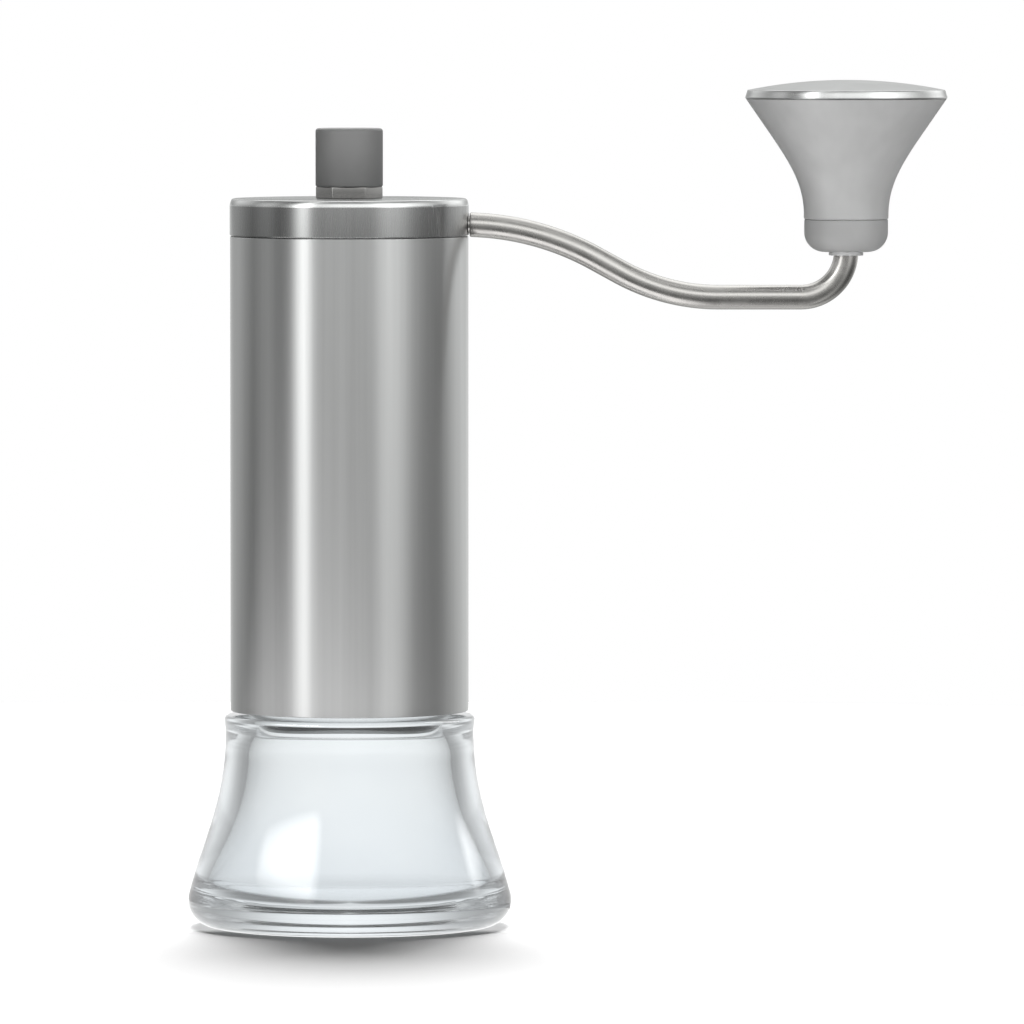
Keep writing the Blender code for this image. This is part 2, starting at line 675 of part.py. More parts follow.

...

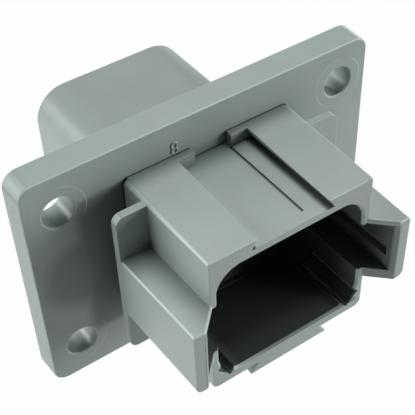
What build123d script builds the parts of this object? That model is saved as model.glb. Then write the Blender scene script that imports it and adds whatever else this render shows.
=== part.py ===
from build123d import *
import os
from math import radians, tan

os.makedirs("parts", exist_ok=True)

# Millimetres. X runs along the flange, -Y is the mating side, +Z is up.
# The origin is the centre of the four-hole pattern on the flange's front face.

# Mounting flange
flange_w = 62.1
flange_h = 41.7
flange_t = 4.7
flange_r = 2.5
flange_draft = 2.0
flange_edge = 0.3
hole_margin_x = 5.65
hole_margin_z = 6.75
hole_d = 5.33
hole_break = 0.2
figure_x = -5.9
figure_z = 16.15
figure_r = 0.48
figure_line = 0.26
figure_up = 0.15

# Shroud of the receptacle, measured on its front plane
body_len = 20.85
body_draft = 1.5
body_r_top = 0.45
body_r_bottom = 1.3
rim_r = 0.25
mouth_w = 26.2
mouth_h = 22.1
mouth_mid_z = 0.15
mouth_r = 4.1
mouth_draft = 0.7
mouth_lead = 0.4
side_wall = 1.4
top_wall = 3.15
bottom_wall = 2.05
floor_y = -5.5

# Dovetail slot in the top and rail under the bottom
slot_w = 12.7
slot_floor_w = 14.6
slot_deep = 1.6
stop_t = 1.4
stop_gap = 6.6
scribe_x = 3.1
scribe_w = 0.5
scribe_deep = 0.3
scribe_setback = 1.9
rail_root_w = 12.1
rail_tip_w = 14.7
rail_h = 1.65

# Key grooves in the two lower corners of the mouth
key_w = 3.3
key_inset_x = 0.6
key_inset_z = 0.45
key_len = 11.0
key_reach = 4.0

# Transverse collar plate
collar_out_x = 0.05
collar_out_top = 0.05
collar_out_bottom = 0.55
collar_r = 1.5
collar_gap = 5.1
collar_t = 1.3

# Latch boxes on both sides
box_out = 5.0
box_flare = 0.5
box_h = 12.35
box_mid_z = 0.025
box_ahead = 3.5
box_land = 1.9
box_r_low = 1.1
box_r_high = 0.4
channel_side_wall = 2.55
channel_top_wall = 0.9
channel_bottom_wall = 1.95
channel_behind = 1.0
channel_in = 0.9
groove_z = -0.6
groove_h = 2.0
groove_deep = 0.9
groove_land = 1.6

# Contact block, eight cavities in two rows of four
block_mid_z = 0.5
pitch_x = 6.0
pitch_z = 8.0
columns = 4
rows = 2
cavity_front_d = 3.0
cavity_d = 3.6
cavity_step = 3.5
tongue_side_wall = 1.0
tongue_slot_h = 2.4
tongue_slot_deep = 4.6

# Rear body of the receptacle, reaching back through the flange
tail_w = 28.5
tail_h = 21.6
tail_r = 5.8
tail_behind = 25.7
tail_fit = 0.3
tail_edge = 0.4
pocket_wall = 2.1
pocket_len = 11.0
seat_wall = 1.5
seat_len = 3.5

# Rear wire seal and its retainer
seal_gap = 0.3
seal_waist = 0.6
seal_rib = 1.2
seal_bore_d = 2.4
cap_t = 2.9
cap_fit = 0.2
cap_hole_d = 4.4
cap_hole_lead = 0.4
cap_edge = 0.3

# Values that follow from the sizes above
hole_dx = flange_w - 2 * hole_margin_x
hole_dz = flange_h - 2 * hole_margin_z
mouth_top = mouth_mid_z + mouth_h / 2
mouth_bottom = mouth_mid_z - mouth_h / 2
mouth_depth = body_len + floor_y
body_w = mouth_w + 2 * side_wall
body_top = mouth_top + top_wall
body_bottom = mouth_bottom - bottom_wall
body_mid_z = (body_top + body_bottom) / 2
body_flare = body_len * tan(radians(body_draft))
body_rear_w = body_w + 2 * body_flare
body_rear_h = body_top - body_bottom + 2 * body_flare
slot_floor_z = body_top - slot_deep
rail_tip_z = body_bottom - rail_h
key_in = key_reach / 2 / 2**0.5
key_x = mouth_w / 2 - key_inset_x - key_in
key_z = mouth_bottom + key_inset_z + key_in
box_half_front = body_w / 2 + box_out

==

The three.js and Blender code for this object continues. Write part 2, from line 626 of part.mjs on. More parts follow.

> [Written task]
Search the data for the string "follow". List each line that has it.

> [Problem solution]
Keep writing the Blender code for this image. This is part 2, starting at line 675 of part.py. More parts follow.
# Values that follow from the sizes above
The three.js and Blender code for this object continues. Write part 2, from line 626 of part.mjs on. More parts follow.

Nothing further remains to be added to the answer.